Though the budget for the Royal Wedding has been scaled back the event will still be a mastery of ceremony and pageantry. No one in the world excels at putting on a state ceremony, with all its pomp and grandeur, like the British. I once attended a British Army Battalion Change of Command ceremony. Though on a smaller scale, the precision, the ceremony, and all the practice that went seemed to rival a Presidential Inauguration. Take that and consider that this is the marriage of an heir to the throne and you’ve got an idea of what to expect this Friday.

However, the thing to remember about a royal wedding is that for all the resplendent uniforms, the ceremony and the trumpets, not to mention the millions who will be watching it all on TV, the day is still about a wedding.

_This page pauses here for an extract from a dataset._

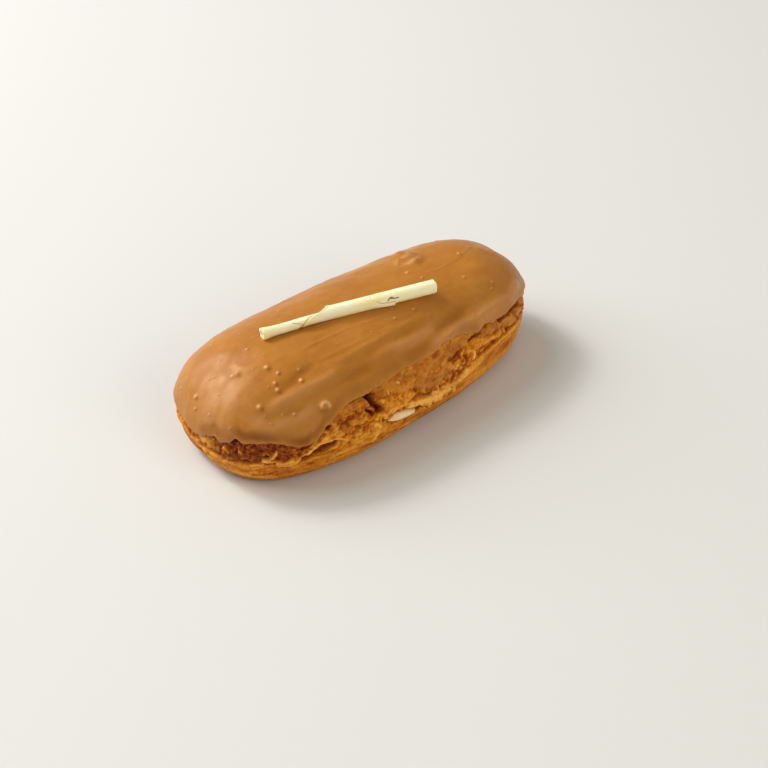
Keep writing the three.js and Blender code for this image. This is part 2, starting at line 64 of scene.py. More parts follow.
# Body of the bun: plan outline and cross-section.
HALF_LENGTH = 64.6
HALF_WIDTH = 30.3
END_POWER = 2.38
SIDE_POWER = 2.67
BOW = -4.35
SPINE_HALF = 37.6
# Waves of the outline: turns, cosine share, sine share.
UNEVEN = [(1, -0.018, 0.024), (2, 0.013, -0.009), (3, 0.037, -0.026), (4, -0.009, -0.004)]
BODY_HEIGHT = 35.0
WIDEST_HEIGHT = 11.9
DOME_POWER = 2.15
FOOT_SHARE = 0.244
FLOOR_TURN = -45.0
CREST_TURN = 89.3

GAP = 0.3
ICING_THICK = 1.5

# Lower edge of the icing: distance round the bun from its front middle, height.
ICING_EDGE = [
    (-150, 16.2), (-128, 17.4), (-110, 16.2), (-97, 15.7), (-90, 15.7), (-84, 14.2), (-80, 14.6),
    (-76.5, 16.4), (-73.6, 17.6), (-71, 16.8), (-68.5, 17.6), (-66, 19.3), (-63.5, 18.4), (-57, 18.8),
    (-52, 18), (-46, 16.3), (-43.5, 15.9), (-41.6, 16.5), (-39, 18.2), (-36.5, 20.2), (-34, 21.5),
    (-31, 22.8), (-27, 23.8), (-12, 24.5), (-6, 25.1), (7, 24.6), (14, 25.6), (21, 25.2), (26, 24),
    (29.8, 22.9), (33, 23.6), (38, 22.4), (44, 21.8), (55, 21.5), (62, 19.6), (70, 17.8), (88, 16.6),
    (112, 17.6), (134, 16.4),
]

# Split line round the bun where the upper crust lifted off the base.
SEAM = [
    (-145, 10.5), (-120, 9.5), (-97, 9.2), (-82, 9.3), (-70, 10.4), (-60, 10.9), (-50, 10.4),
    (-40, 10.3), (-24, 11.3), (-14, 11.7), (-8, 11.4), (0, 10.3), (5, 8.4), (11, 8.4), (16, 9.4),
    (20, 12), (27, 15), (34, 15.9), (44, 15.4), (56, 14.6), (68, 11.5), (90, 10.4), (120, 9.6),
]

# How far the split gapes: distance round the bun, share.
SEAM_GAPE = [
    (-140, 0.7), (-110, 0.5), (-90, 0.35), (-70, 0.5), (-44, 0.6), (-33, 0.1), (-18, 0.05),
    (-13, 0.3), (-1, 0.8), (6, 0.75), (12, 0.5), (17, 0.25), (24, 0.25), (30, 0.7), (42, 0.7),
    (56, 0.9), (66, 0.5), (90, 0.6), (115, 0.45),
]

# Cream and the slit it shows through.
CREAM_HALF = (48, 14, 6.5)
CREAM_CENTRE = (0, -2.5, 13.5)
SLIT_FROM = -14.6
SLIT_TO = 1.3
SLIT_START_HEIGHT = 11.8
SLIT_END_HEIGHT = 10.2
SLIT_HALF_GAPE = 1.75
SLIT_END_GAPE = 0.12
SLIT_POWER = 2.2
SLIT_WIDEST = -9.2
TONGUE_TO = -1.8
TONGUE_BACK = -8
CREAM_FRONT = -33.6
SLIT_FRONT = -37

# Chocolate stick: a thin inner roll that comes out of a wider outer roll.
INNER_FROM = (-36.9, 0.6, 38.35)
INNER_TO = (-16.35, -4.6, 38.35)
INNER_TO_SHARE = 0.36
INNER_RADIUS = 1.6
OUTER_FROM = (-19.65, -3.2, 38.9)
OUTER_FROM_SHARE = 0.3
OUTER_TO = (21.4, -14.8, 38.2)
OUTER_RADIUS = 2.25

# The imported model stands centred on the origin. Its cream log gives the shift from the bun's own frame.
cream_low, cream_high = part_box("cream")
SHIFT = np.array([
    (cream_low.x + cream_high.x) / 2 / MM - CREAM_CENTRE[0],
    cream_high.y / MM - CREAM_CENTRE[1] - CREAM_HALF[1],
    cad_low[2] / MM,
])


# ---------- Small maths ----------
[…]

Two rather decent young people will be tying the knot. Of course, unlike the thousands of other people who will be married on Friday, Kate and William will be married by the Archbishop of Canterbury and will be watched by a worldwide TV audience.

How anyone can remain normal after all that is beyond me. But perhaps that’s part of the attraction. The British Royal Family is just that, it’s a family. It’s occasionally dysfunctional, it has its tragedies and according to some, day-to-day family life in the Royal family can be as dull as any other family. And, while they no longer have much in the way of practical governmental authority, they still provide the head of state to one of the most storied nations on the planet.

I admit that’s a lot of baggage for two young people on their wedding day. But, arguably, they’re used to it by now. However, perhaps, most compelling about the event, is that in a world that has recently seen more than its share of problems, something reliable, steady, and colorful is a welcome distraction.